The project officially asks for up to 15 turbines and a 16th foundation for the offshore power substation that will consolidate the power and send it through the 50 mile cable to shore in Wainscott.

The South Fork Wind Farm’s turbines – however many there end up being —will soon be but a nipple on the two much larger wind farm projects that Ørsted has planned for the ocean surrounding it, each of which could add another 100 turbines or more to the ocean floor.

But the SFWF is situated on the edge of the prime fish habitat on the upper rim of Cox Ledge and siting those of the utmost importance to fishermen and conservationists, according to Mr. Drew, the Town Trustee who has led the town’s advocacy to the federal regulators.
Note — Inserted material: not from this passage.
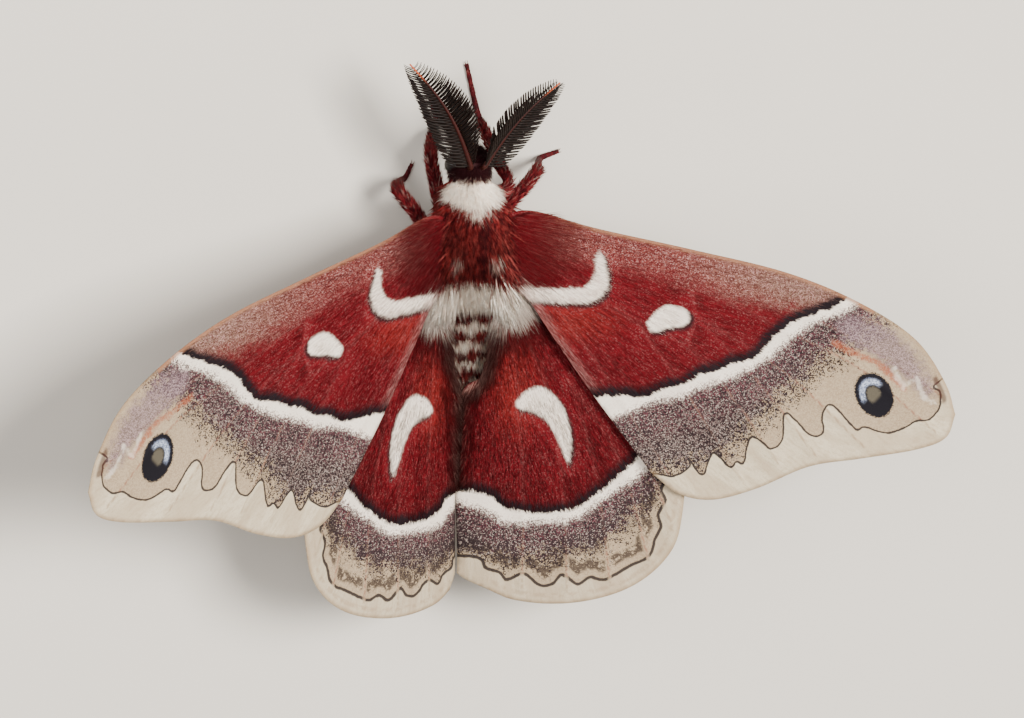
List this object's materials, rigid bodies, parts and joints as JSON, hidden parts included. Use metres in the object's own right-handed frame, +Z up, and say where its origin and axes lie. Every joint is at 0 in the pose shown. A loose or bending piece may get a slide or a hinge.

“They subdivided their lease area and artificially constricted themselves leaving only this little portion of bottom and now can’t properly site these turbines without going up onto the ledge,” Mr. Drew said in a recent conversation of Ørsted’s apportioning of its sectors of leased sea floor to the various projects it has proposed to New York and other states. “Some of them are right into the face of the ledge. With the Block Island project they did it right … they put it out in sandy bottom and, quite frankly, it’s been good for fishermen because it has created structure where there wasn’t any. But you don’t replace complex structural bottomland with manmade structure. So we are really trying to develop a consensus for this alternative D, which requires 500 feet from complex habitat for the turbine site.”

Fishermen were not the only ones to voice concerns about the project in the first round of comments.

Bird experts have worried about the impact of turbines on migrating birds like terns and red knots. Cameras that could keep track of the number of birds killed by turbine blades and better surveys of nocturnal bird movements would help minimize the impacts, one commenter suggested at Tuesday’s meeting, as would financial dedications to improving bird reproduction elsewhere that might offset some losses of birds to the turbine blades. Most helpful might be a order for the turbines to be halted for periods during times of migrations.